I'm trying to understand acf and pacf. But do not understand why acf() results do not match simple cor() with lag1
I have simulated a time series
set.seed(100)
ar_sim <- arima.sim(list(order = c(1,0,0), ar = 0.4), n = 100)
ar_sim_t <- ar_sim[1:99]
ar_sim_t1 <- ar_sim[2:100]
cor(ar_sim_t, ar_sim_t1) ## 0.1438489
acf(ar_sim)[[1]][2] ## 0.1432205
Could you please explain why the first lag correlation in acf() does not exactly match the manual cor() between the series and lag1?
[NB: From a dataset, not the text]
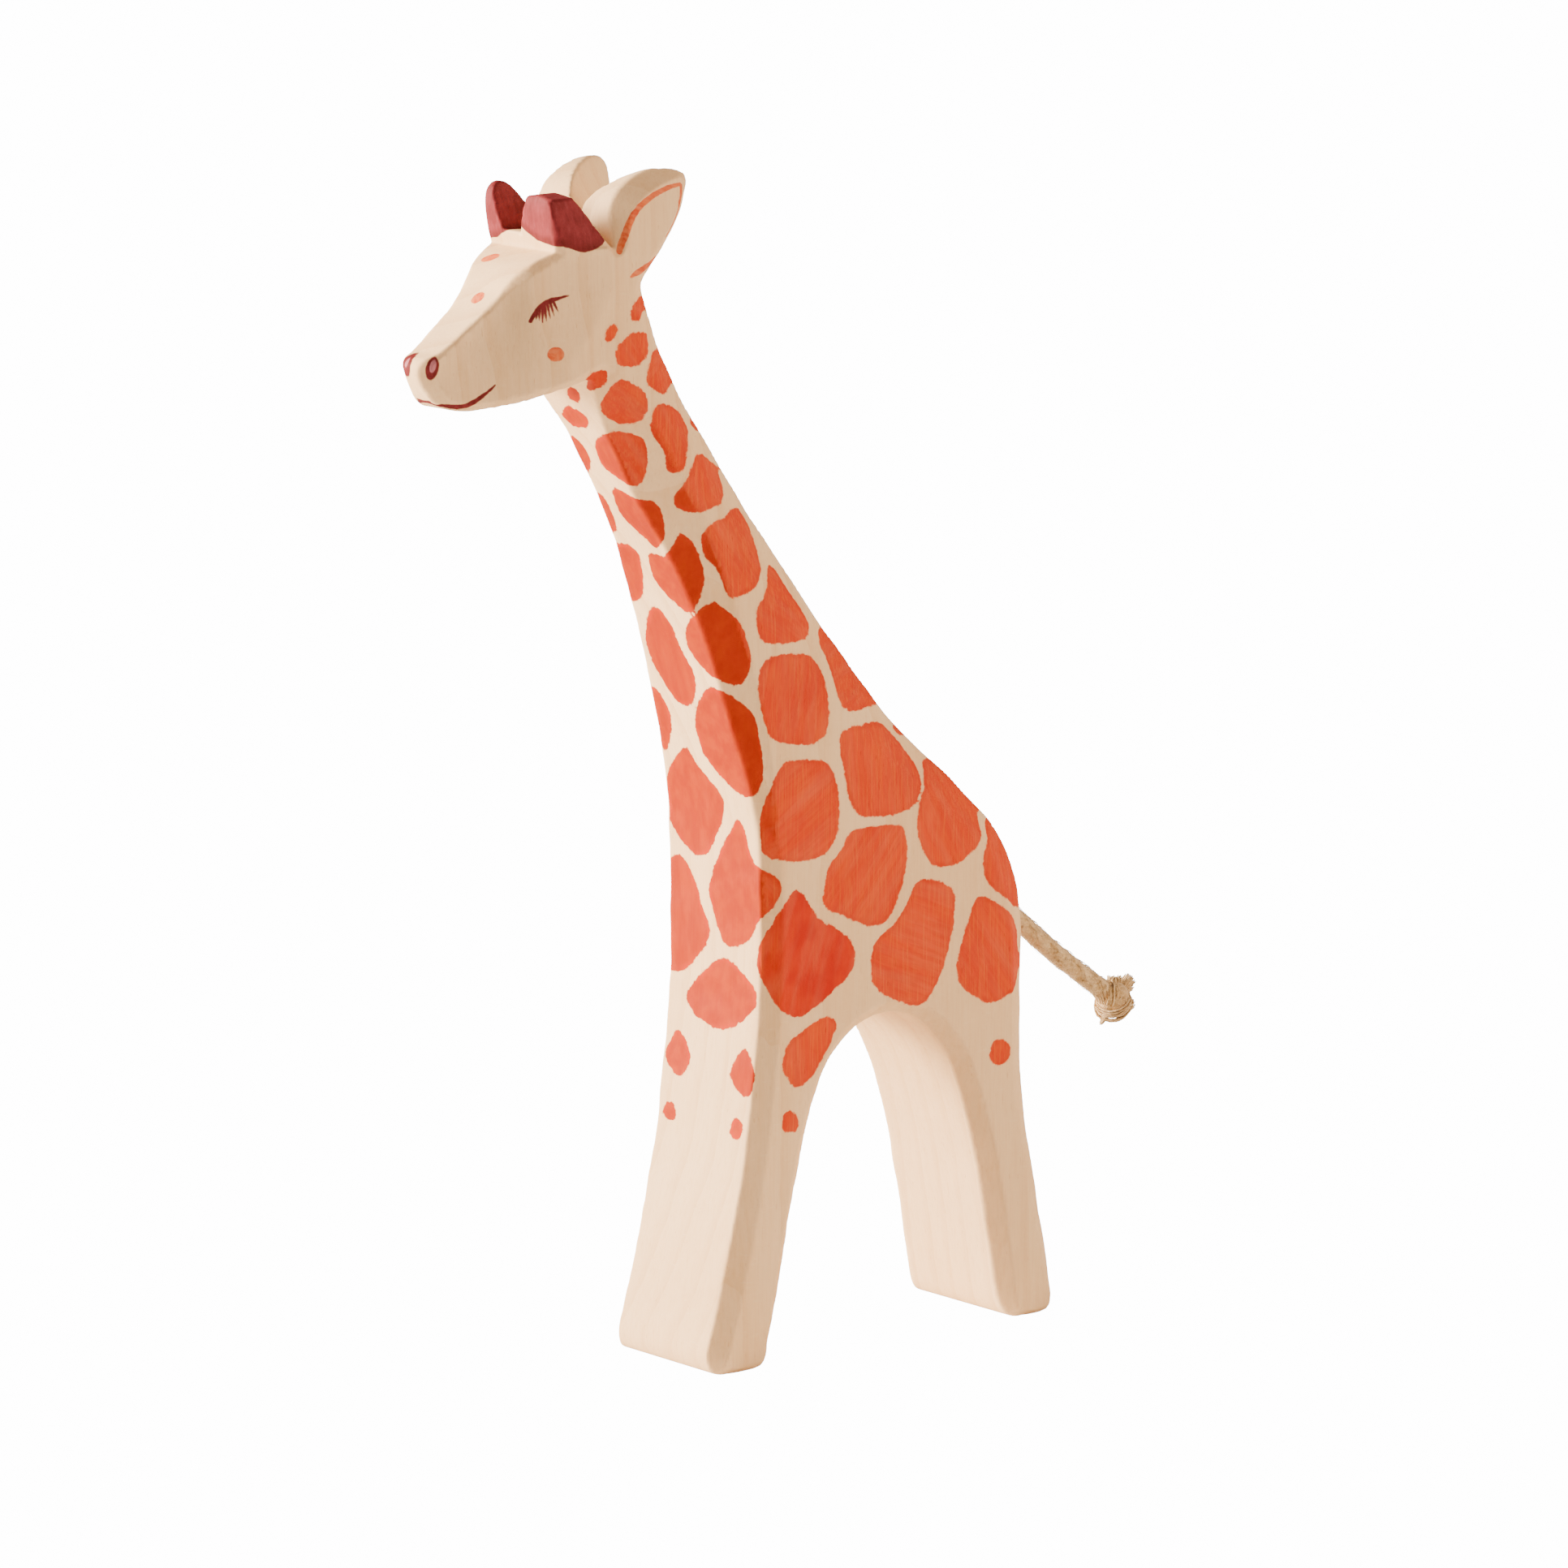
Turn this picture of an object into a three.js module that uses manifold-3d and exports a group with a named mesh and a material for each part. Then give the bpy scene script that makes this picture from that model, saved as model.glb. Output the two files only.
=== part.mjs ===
// Board-sawn, hand-carved wooden giraffe with a cord tail.
// Millimetres, +Z up. The giraffe looks along -Y, its left flank faces +X, the tail leaves along +Y.
// The board's thickness runs along X and the carving is centred on x = 0.
import * as THREE from 'three';
import * as BufferGeometryUtils from 'three/addons/utils/BufferGeometryUtils.js';
import Module from 'manifold-3d';

const wasm = await Module();
wasm.setup();

// ---------------------------------------------------------------- driving dimensions
const BOARD_T = 30.0;          // thickness of the maple board, along X
const EDGE_CHAMFER = 2.0;      // broken edge round the legs and the trunk
const NECK_CHAMFER = 4.6;      // broader whittled edge along neck and head
const HEAD_CHAMFER = 1.4;      // edge of jaw, muzzle and crown
const NECK_TOP_T = 24.4;       // thickness left at the top of the neck
const TAPER_Z0 = 118;          // height where the neck starts to narrow
const TAPER_Z1 = 158;          // height where the narrowing ends
const Y_SHIFT = 1.3;          // moves the outline so that its box is centred on y = 0

const EAR_X_OUT = 12.2;        // outer face of each ear
const HORN_X_OUT = 11.0;       // outer face of each horn
const NOTCH_FLOOR_Z = 203.6;   // bottom of the saw notch between the horns and the ears

const CORD_D = 3.6;            // hemp cord of the tail
const HOLE_D = 4.3;            // blind hole drilled for it
const HOLE_DEPTH = 12.0;
const TAIL_Z = 77.5;           // hole centre on the rump
const TAIL_Y = 57.3 + Y_SHIFT;
const TAIL_DROP_DEG = 37.4;    // the cord leaves this far below the horizontal
const GLUE_T = 1.2;            // dried glue at the hole's bottom
const SWAY_AT = 2.6;           // distances along the cord from the hole's mouth
const LIFT_AT = 9.2;
const CORD_END_AT = 38.7;
const KNOT_AT = 42.6;
const KNOT_R = 3.6;
const TUFT_L = 3.1;              // frayed end of the cord where it leaves the knot
const TUFT_TURN_DEG = 24.1;      // it stands this far above the horizontal
const GAP = 0.3;               // gap between touching pieces
const SECTION = 8;             // sides of the cord's section

// ---------------------------------------------------------------- outline of the carving, (y, z)
// front of the front leg, chest, neck up to the throat
const FRONT = [
  [-3.6, 0], [-11.0, 0], [-12.9, 0.6], [-13.8, 2.3], [-13.8, 4.5], [-12.3, 9.6], [-10.6, 16],
  [-9.0, 22.3], [-7.3, 29.5], [-5.8, 36.6], [-4.0, 49.4], [-2.4, 62], [-1.8, 74], [-1.8, 85], [-2.3, 95],
  [-3.5, 103], [-5.3, 110], [-8.3, 120.4], [-10.6, 127.8], [-13.3, 135.2], [-18.3, 146.8],
  [-23.6, 156], [-30.1, 167.7], [-33.6, 173.8], [-36.6, 179.2],
];
// jaw, muzzle, forehead up to the crease under the horns, crown, nape
const HEAD = [
  [-41.2, 178.5], [-46.3, 177.2], [-50.7, 176], [-55.2, 175.2], [-59.6, 174.9], [-62.8, 175.4],
  [-65, 176.8], [-66.7, 179.2], [-67.8, 181.4], [-68, 183], [-67.1, 184.2], [-64.7, 185.2],
  [-61.6, 187.2], [-58.7, 189.4], [-55.4, 191.9], [-53, 194.3], [-51.1, 196.7], [-49, 198.7],
  [-46.5, 200.2], [-43.6, 201.3], [-38, 202], [-33, 201.4], [-29, 199.2], [-26.8, 195.6],
  [-25.9, 191.6], [-24.2, 187.2],
];
// back of the neck, rump, back of the hind leg, hind sole
const BACK = [
  [-20.2, 179.2], [-16.3, 172.5], [-12.1, 166.3], [-5.9, 157.3], [0.9, 147.4], [4.8, 142],
  [10.9, 133.4], [17.6, 124.9], [24.6, 116.2], [31, 109.6], [36.9, 104.5], [42.5, 99.5],
  [47.1, 95.2], [51, 91.2], [54.2, 86.2], [56.3, 80.9], [57.4, 76], [57.9, 70],
  [57.8, 62], [57.7, 52], [58.2, 42.2], [59.6, 33], [61.8, 22.1], [63.8, 12.7],
  [65.2, 5], [65.4, 2.7], [64.7, 0.8], [63, 0], [57, 0],
];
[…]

The correct way of estimating the autocorrelation of a discrete process with known mean and variance is the following. See, for instance, the Wikipedia.
n <- length(ar_sim)
l <- 1
mu <- mean(ar_sim)
s <- sd(ar_sim)
sum((ar_sim_t - mu)*(ar_sim_t1 - mu))/((n - l)*s^2)
#[1] 0.1432205
This value is not identical
to the one computed by the built-in stats::acf
but is very close to it.
a.stats <- acf(ar_sim)[[1]][2]
a.manual <- sum((ar_sim_t - mu)*(ar_sim_t1 - mu))/((n - l)*sd(ar_sim)^2)
all.equal(a.stats, a.manual) # TRUE
identical(a.stats, a.manual) # FALSE
a.stats - a.manual
#[1] 1.110223e-16